> _Stated exercise_: Reproduce all of the data exactly, with no line skipped.

--- Start of Information supplied ---

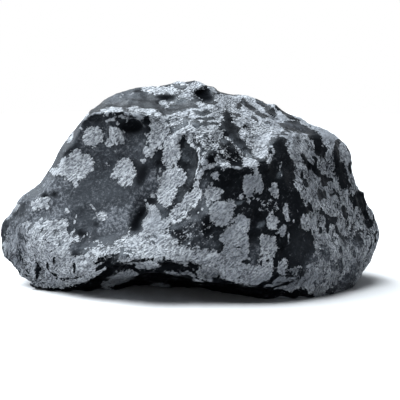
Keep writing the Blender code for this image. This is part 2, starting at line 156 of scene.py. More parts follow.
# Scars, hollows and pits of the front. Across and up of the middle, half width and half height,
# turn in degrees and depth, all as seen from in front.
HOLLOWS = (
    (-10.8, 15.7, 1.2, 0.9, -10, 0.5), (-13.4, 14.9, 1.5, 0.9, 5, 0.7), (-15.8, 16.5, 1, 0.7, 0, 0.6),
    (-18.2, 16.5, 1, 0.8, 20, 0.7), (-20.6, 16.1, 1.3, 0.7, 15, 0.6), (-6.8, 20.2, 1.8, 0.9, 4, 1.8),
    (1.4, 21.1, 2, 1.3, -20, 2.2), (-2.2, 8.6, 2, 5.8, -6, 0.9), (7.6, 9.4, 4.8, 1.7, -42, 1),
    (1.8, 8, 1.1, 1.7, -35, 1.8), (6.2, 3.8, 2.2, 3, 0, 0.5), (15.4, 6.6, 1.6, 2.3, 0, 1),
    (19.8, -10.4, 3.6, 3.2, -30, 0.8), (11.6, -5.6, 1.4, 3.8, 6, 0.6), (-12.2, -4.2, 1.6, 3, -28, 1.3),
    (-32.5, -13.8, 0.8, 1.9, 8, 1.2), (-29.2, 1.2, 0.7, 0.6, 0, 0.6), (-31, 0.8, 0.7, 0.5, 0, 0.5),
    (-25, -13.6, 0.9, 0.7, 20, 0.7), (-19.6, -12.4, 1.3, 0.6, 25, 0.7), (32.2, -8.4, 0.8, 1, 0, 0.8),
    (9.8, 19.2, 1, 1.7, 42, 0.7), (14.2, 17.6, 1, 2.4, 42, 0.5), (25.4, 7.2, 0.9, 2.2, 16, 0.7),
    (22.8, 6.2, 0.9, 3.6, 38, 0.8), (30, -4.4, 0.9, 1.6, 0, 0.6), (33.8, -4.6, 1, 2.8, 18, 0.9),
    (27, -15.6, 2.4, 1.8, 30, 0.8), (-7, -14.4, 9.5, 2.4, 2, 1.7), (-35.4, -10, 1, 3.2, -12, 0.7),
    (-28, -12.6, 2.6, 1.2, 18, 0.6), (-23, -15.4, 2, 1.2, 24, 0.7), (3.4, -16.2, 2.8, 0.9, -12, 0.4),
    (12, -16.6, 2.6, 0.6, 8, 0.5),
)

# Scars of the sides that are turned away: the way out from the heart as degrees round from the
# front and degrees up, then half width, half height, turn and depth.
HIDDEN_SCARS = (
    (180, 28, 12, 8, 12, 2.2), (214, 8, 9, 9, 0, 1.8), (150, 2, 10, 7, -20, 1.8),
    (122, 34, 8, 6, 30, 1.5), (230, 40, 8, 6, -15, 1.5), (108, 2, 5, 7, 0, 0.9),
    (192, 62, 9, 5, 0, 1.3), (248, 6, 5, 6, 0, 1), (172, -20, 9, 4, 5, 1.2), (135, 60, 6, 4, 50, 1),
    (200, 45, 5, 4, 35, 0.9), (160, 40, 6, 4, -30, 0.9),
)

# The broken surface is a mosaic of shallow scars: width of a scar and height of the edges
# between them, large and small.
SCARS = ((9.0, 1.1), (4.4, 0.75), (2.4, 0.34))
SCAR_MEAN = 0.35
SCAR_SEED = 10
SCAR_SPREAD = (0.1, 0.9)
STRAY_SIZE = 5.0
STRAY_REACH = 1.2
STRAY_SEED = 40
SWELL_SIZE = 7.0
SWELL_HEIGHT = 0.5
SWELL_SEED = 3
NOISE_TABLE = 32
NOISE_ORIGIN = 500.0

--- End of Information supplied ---

> _Task solution_:
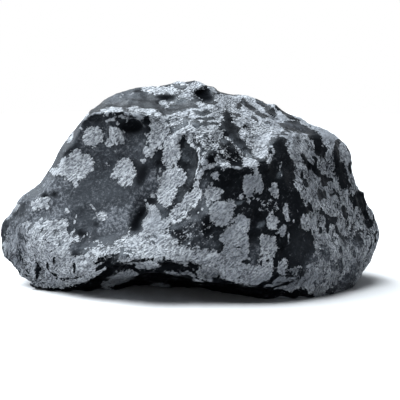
Keep writing the Blender code for this image. This is part 2, starting at line 156 of scene.py. More parts follow.
# Scars, hollows and pits of the front. Across and up of the middle, half width and half height,
# turn in degrees and depth, all as seen from in front.
HOLLOWS = (
    (-10.8, 15.7, 1.2, 0.9, -10, 0.5), (-13.4, 14.9, 1.5, 0.9, 5, 0.7), (-15.8, 16.5, 1, 0.7, 0, 0.6),
    (-18.2, 16.5, 1, 0.8, 20, 0.7), (-20.6, 16.1, 1.3, 0.7, 15, 0.6), (-6.8, 20.2, 1.8, 0.9, 4, 1.8),
    (1.4, 21.1, 2, 1.3, -20, 2.2), (-2.2, 8.6, 2, 5.8, -6, 0.9), (7.6, 9.4, 4.8, 1.7, -42, 1),
    (1.8, 8, 1.1, 1.7, -35, 1.8), (6.2, 3.8, 2.2, 3, 0, 0.5), (15.4, 6.6, 1.6, 2.3, 0, 1),
    (19.8, -10.4, 3.6, 3.2, -30, 0.8), (11.6, -5.6, 1.4, 3.8, 6, 0.6), (-12.2, -4.2, 1.6, 3, -28, 1.3),
    (-32.5, -13.8, 0.8, 1.9, 8, 1.2), (-29.2, 1.2, 0.7, 0.6, 0, 0.6), (-31, 0.8, 0.7, 0.5, 0, 0.5),
    (-25, -13.6, 0.9, 0.7, 20, 0.7), (-19.6, -12.4, 1.3, 0.6, 25, 0.7), (32.2, -8.4, 0.8, 1, 0, 0.8),
    (9.8, 19.2, 1, 1.7, 42, 0.7), (14.2, 17.6, 1, 2.4, 42, 0.5), (25.4, 7.2, 0.9, 2.2, 16, 0.7),
    (22.8, 6.2, 0.9, 3.6, 38, 0.8), (30, -4.4, 0.9, 1.6, 0, 0.6), (33.8, -4.6, 1, 2.8, 18, 0.9),
    (27, -15.6, 2.4, 1.8, 30, 0.8), (-7, -14.4, 9.5, 2.4, 2, 1.7), (-35.4, -10, 1, 3.2, -12, 0.7),
    (-28, -12.6, 2.6, 1.2, 18, 0.6), (-23, -15.4, 2, 1.2, 24, 0.7), (3.4, -16.2, 2.8, 0.9, -12, 0.4),
    (12, -16.6, 2.6, 0.6, 8, 0.5),
)

# Scars of the sides that are turned away: the way out from the heart as degrees round from the
# front and degrees up, then half width, half height, turn and depth.
HIDDEN_SCARS = (
    (180, 28, 12, 8, 12, 2.2), (214, 8, 9, 9, 0, 1.8), (150, 2, 10, 7, -20, 1.8),
    (122, 34, 8, 6, 30, 1.5), (230, 40, 8, 6, -15, 1.5), (108, 2, 5, 7, 0, 0.9),
    (192, 62, 9, 5, 0, 1.3), (248, 6, 5, 6, 0, 1), (172, -20, 9, 4, 5, 1.2), (135, 60, 6, 4, 50, 1),
    (200, 45, 5, 4, 35, 0.9), (160, 40, 6, 4, -30, 0.9),
)

# The broken surface is a mosaic of shallow scars: width of a scar and height of the edges
# between them, large and small.
SCARS = ((9.0, 1.1), (4.4, 0.75), (2.4, 0.34))
SCAR_MEAN = 0.35
SCAR_SEED = 10
SCAR_SPREAD = (0.1, 0.9)
STRAY_SIZE = 5.0
STRAY_REACH = 1.2
STRAY_SEED = 40
SWELL_SIZE = 7.0
SWELL_HEIGHT = 0.5
SWELL_SEED = 3
NOISE_TABLE = 32
NOISE_ORIGIN = 500.0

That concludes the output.